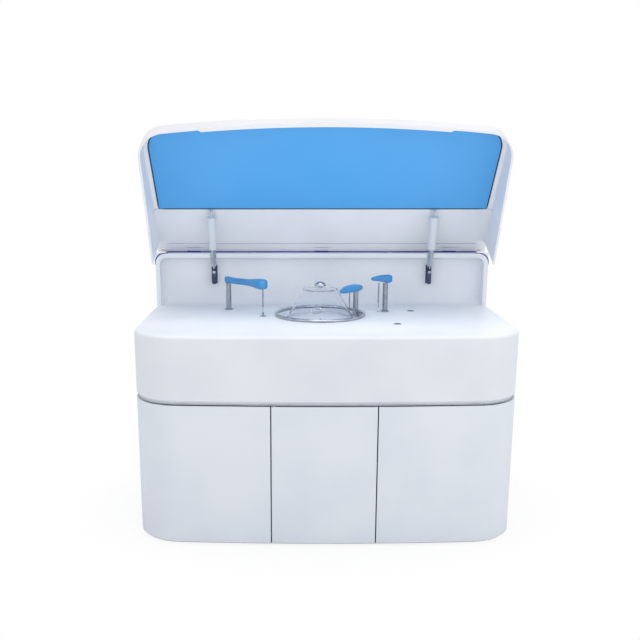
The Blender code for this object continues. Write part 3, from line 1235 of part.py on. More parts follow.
def make_arm(name, place, heading, stations, under, thickness):
    """The arm's cover: rounded bar; a station is (distance, half width, drop of the underside)."""
    (tail, tail_half, tail_drop), (tip, tip_half, tip_drop) = stations[0], stations[-1]
    rows = [(d, tail_half * s, tail_drop, s) for d, s in arm_end(tail, tail_half, 1)]
    rows += [(d, half, drop, 1) for d, half, drop in stations[1:-1]]
    rows += [(d, tip_half * s, tip_drop, s) for d, s in reversed(arm_end(tip, tip_half, -1))]
    along = Vector((math.cos(heading), math.sin(heading), 0))
    across = Vector((-along.y, along.x, 0))
    rings = []
    for distance, half, drop, share in rows:
        tall = (thickness + drop) * (1 - ARM_END_SHARE * (1 - share))
        middle = Vector((*place, under - drop + tall / 2)) + along * distance
        ring = []
        for angle in np.arange(ARM_SECTION_STEPS) * 2 * math.pi / ARM_SECTION_STEPS:
            c, s = math.cos(angle), math.sin(angle)
            wide = math.copysign(abs(c) ** ARM_SQUARE_SHARE, c) * half
            high = math.copysign(abs(s) ** ARM_SQUARE_SHARE, s) * tall / 2
            ring.append(middle + across * wide + Vector((0, 0, high)))
        rings.append(ring)
    piece(f"{name}_arm", add_skin(bmesh.new(), rings), ARM_BLUE, pivot=(*place, under))


def make_probe(name, place, heading, reach, tip_height, under):
    """The steel probe that hangs from the arm's head."""
    spot = probe_place(place, heading, reach)
    tip = DECK_HEIGHT + tip_height
    neck = tip + PROBE_TIP_LENGTH
    profile = [(0, tip), (PROBE_TIP_RADIUS, tip), (PROBE_TIP_RADIUS, neck),
               (PROBE_RADIUS, neck + PROBE_RADIUS), (PROBE_RADIUS, under - GAP), (0, under - GAP)]
    piece(f"{name}_probe", add_turned(bmesh.new(), spot, profile, 16), STEEL, pivot=(*spot, under))


def make_sample_arm():
    """The long arm at the left, over its wash sleeve."""
    place, heading = SAMPLE_POST, SAMPLE_HEADING
    under = DECK_HEIGHT + SAMPLE_UNDER
    make_guide("sample", place, heading, DECK_HEIGHT, SHELL_WALL, FLANGE_RADIUS, SAMPLE_STROKE)
    make_carriage("sample", place, heading)
    make_post("sample", place, under)
    head = SAMPLE_REACH - SAMPLE_HEAD_HALF
    stations = [(-SAMPLE_TAIL, SAMPLE_TAIL_HALF, 0), (SAMPLE_TAIL, SAMPLE_TAIL_HALF, 0),
                (SAMPLE_REACH / 3, SAMPLE_WAIST_HALF, 0), (SAMPLE_REACH * 2 / 3, SAMPLE_WAIST_HALF, 0),
                (head, SAMPLE_HEAD_HALF, SAMPLE_HEAD_DROP),
                (SAMPLE_REACH + SAMPLE_TIP, SAMPLE_HEAD_HALF, SAMPLE_HEAD_DROP)]
    make_arm("sample", place, heading, stations, under, SAMPLE_THICKNESS)
    make_probe("sample", place, heading, SAMPLE_REACH, SAMPLE_TIP_CLEARANCE, under - SAMPLE_HEAD_DROP)


def make_short_arms():
    """The reagent arm beside the cover and the mixing arm behind it."""
    shelf = DECK_HEIGHT - SHELF_DROP
    for name, place, heading, reach, tip, tail, half, height, thickness, clearance in (
            ("reagent", REAGENT_POST, REAGENT_HEADING, REAGENT_REACH, REAGENT_TIP, REAGENT_TAIL,
             REAGENT_HALF, REAGENT_UNDER, REAGENT_THICKNESS, REAGENT_TIP_CLEARANCE),
            ("mixer", MIXER_POST, MIXER_HEADING, MIXER_REACH, MIXER_TIP, MIXER_TAIL,
             MIXER_HALF, MIXER_UNDER, MIXER_THICKNESS, MIXER_TIP_CLEARANCE)):
        under = DECK_HEIGHT + height
        make_post(name, place, under)
        stations = [(-tail, half, 0), (0, half, 0), (tip, half, 0)]
        make_arm(name, place, heading, stations, under, thickness)
        make_probe(name, place, heading, reach, clearance, under)
    outward = math.atan2(REAGENT_POST[1] - CAROUSEL_Y, REAGENT_POST[0] - CAROUSEL_X)
    make_guide("reagent", REAGENT_POST, outward, shelf, BOWL_WALL, REAGENT_FLANGE_RADIUS, 0)
    make_carriage("reagent", REAGENT_POST, outward)
    make_guide("mixer", MIXER_POST, MIXER_HEADING, DECK_HEIGHT, SHELL_WALL, FLANGE_RADIUS, MIXER_STROKE)
    make_carriage("mixer", MIXER_POST, MIXER_HEADING)


def make_wells():
    """Two wash wells and the wash sleeve under the sample probe."""
    deck = DECK_HEIGHT
    seat, floor = deck + GAP, deck - WELL_DEPTH
    top = seat + WELL_FLANGE_HEIGHT
    bore = WELL_RADIUS - WELL_WALL
    profile = [(0, floor), (WELL_RADIUS, floor), (WELL_RADIUS, seat), (WELL_RADIUS + WELL_FLANGE, seat),
               (WELL_RADIUS + WELL_FLANGE, top), (bore, top), (bore, floor + WELL_WALL),
               (WELL_ISLAND_RADIUS, floor + WELL_WALL), (WELL_ISLAND_RADIUS, deck - WELL_ISLAND_DROP),
               (0, deck - WELL_ISLAND_DROP)]
    for name, place in (("rear_well", REAR_WELL), ("front_well", FRONT_WELL)):
        piece(name, add_turned(bmesh.new(), place, profile, 16), GREY_PLASTIC)
    rim = seat + REST_FLANGE_HEIGHT
    sleeve = [(REST_BORE_RADIUS, deck - REST_DEPTH), (REST_RADIUS, deck - REST_DEPTH),
              (REST_RADIUS, seat), (REST_FLANGE_RADIUS, seat), (REST_FLANGE_RADIUS, rim),
              (REST_RADIUS, rim), (REST_RADIUS, deck + REST_HEIGHT),
              (REST_BORE_RADIUS, deck + REST_HEIGHT)]
    spot = probe_place(SAMPLE_POST, SAMPLE_HEADING, SAMPLE_REACH)
    piece("probe_rest", turned_ring(spot, sleeve, 16), GREY_PLASTIC)


def make_supply():
    """The power supply on the floor plate, with cooling slots in its front."""
    floor = GAP - PLATE_SEAT
    (width, depth, height), (cx, cy) = SUPPLY_SIZE, SUPPLY_CENTRE
    front = cy - depth / 2
    bm = add_box(bmesh.new(), (cx - width / 2, front, floor),
                 (cx + width / 2, cy + depth / 2, floor + height))
    supply = piece("power_supply", bm, STEEL)
    slots = bmesh.new()
    for i in range(SUPPLY_SLOT_COUNT):
        x = cx + (i - (SUPPLY_SLOT_COUNT - 1) / 2) * SUPPLY_SLOT_PITCH
        middle = floor + height / 2
        add_box(slots, (x - SUPPLY_SLOT_WIDTH / 2, front - OVERRUN, middle - SUPPLY_SLOT_HEIGHT / 2),
                (x + SUPPLY_SLOT_WIDTH / 2, front + SUPPLY_SLOT_DEPTH, middle + SUPPLY_SLOT_HEIGHT / 2))
    cut(supply, slots, "slots")


def make_fluid_unit():
    """The pump unit behind the middle door, with three round pump heads."""
    floor = GAP - PLATE_SEAT
    (width, depth, height), (cx, cy) = FLUID_SIZE, FLUID_CENTRE
    front = cy - depth / 2
    bm = add_box(bmesh.new(), (cx - width / 2, front, floor),
                 (cx + width / 2, cy + depth / 2, floor + height))
    unit = piece("fluid_unit", bm, GREY_PLASTIC)
    heads = bmesh.new()
    for i in range(FLUID_HEAD_COUNT):
        x = cx + (i - (FLUID_HEAD_COUNT - 1) / 2) * FLUID_HEAD_PITCH
        add_cylinder(heads, (x, floor + FLUID_HEAD_HEIGHT), FLUID_HEAD_RADIUS,
                     front - FLUID_HEAD_DEPTH, front + OVERRUN, "Y")
    weld(unit, heads, "heads")


def make_bottles():
    """The water and waste bottles behind the left door."""
    floor = GAP - PLATE_SEAT
    rim = floor + BOTTLE_HEIGHT
    cap = rim + BOTTLE_NECK_HEIGHT / 3
    profile = [(0, floor), (BOTTLE_RADIUS - BOTTLE_ROUND, floor), (BOTTLE_RADIUS, floor + BOTTLE_ROUND),
               (BOTTLE_RADIUS, rim - BOTTLE_SHOULDER), (BOTTLE_NECK_RADIUS, rim),
               (BOTTLE_NECK_RADIUS, cap), (CAP_RADIUS, cap), (CAP_RADIUS, rim + BOTTLE_NECK_HEIGHT),
               (0, rim + BOTTLE_NECK_HEIGHT)]
    for name, place in (("water_bottle", WATER_BOTTLE_PLACE), ("waste_bottle", WASTE_BOTTLE_PLACE)):
        piece(name, add_turned(bmesh.new(), place, profile, 28), NATURAL_PLASTIC)


clear_scene()
FRAME = make_frame()
HINGE = (0, HINGE_Y, HINGE_Z)
TOP_PLATE_HIGH = SHELL_BOTTOM - GAP
TOP_PLATE_LOW = TOP_PLATE_HIGH - PLATE
MIDDLE_AXIS_X = LEFT_SEAM + SEAM_GAP / 2 + PIVOT_INSET
DOOR_AXES = {
    "left": (PIVOT_INSET - HALF_WIDTH, DOOR_BACK - PIVOT_INSET),
    "middle": (MIDDLE_AXIS_X, front_face(MIDDLE_AXIS_X) + PIVOT_INSET),
    "right": (HALF_WIDTH - PIVOT_INSET, DOOR_BACK - PIVOT_INSET),
}
make_chassis()
make_feet()
make_doors()
make_side_panels()
make_rear_panel()
make_fan_guard()
make_power_inlet()
make_upper_shell()
make_rear_housing()
make_rear_cover()
make_hood_frame()
make_hood_window()
make_hood_rear()
for strut_side, strut_x in (("left", -STRUT_X), ("right", STRUT_X)):
    make_strut(strut_side, strut_x)
    make_strut_brackets(strut_side, strut_x)
make_carousel()
make_cover()
make_sample_arm()
make_short_arms()
make_wells()
make_supply()
make_fluid_unit()
make_bottles()
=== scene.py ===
"""A chemistry analyzer with its hood open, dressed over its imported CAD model. Metres, +Z up."""
import math

import bmesh
import bpy
import numpy as np
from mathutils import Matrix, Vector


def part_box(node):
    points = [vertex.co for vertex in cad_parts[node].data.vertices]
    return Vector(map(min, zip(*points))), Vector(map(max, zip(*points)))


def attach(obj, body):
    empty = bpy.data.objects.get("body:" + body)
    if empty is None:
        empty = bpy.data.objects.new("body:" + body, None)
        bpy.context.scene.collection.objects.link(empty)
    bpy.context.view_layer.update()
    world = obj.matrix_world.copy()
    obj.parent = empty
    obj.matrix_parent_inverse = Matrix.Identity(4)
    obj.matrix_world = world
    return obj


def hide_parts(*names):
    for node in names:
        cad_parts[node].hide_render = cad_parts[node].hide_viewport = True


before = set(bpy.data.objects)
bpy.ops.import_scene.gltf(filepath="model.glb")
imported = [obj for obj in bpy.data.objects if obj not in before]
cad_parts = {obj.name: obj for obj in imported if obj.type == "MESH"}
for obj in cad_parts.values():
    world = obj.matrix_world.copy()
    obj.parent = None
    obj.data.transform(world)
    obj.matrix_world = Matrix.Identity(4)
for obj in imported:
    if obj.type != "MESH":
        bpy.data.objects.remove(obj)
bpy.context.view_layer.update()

# Room: a pale floor under plain studio light, seen through a long lens set a little above the
# deck. The floor shows white to the camera and keeps the machine's soft shadow.
scene = bpy.context.scene
scene.view_settings.view_transform = "Standard"
IMAGE = 640
FOCAL_PX = 841.576
PRINCIPAL_PX = (292.63, 368.66)
SENSOR = 36.0
LENS_PLACE = (-0.127, -3.386, 1.3905)
LENS_TILT = math.radians(76.624)

lens = bpy.data.cameras.new("studio_lens")
lens.sensor_width = SENSOR
lens.lens = FOCAL_PX * SENSOR / IMAGE
lens.shift_x = (IMAGE / 2 - PRINCIPAL_PX[0]) / IMAGE
lens.shift_y = (PRINCIPAL_PX[1] - IMAGE / 2) / IMAGE
camera = bpy.data.objects.new("studio_camera", lens)
camera.location = LENS_PLACE
camera.rotation_euler = (LENS_TILT, 0, 0)
scene.collection.objects.link(camera)
scene.camera = camera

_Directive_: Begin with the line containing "cad_parts[node].hide_render = cad_parts[node].hide_viewport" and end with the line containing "imported = [obj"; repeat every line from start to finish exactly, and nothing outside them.

_Exercise output_:
        cad_parts[node].hide_render = cad_parts[node].hide_viewport = True


before = set(bpy.data.objects)
bpy.ops.import_scene.gltf(filepath="model.glb")
imported = [obj for obj in bpy.data.objects if obj not in before]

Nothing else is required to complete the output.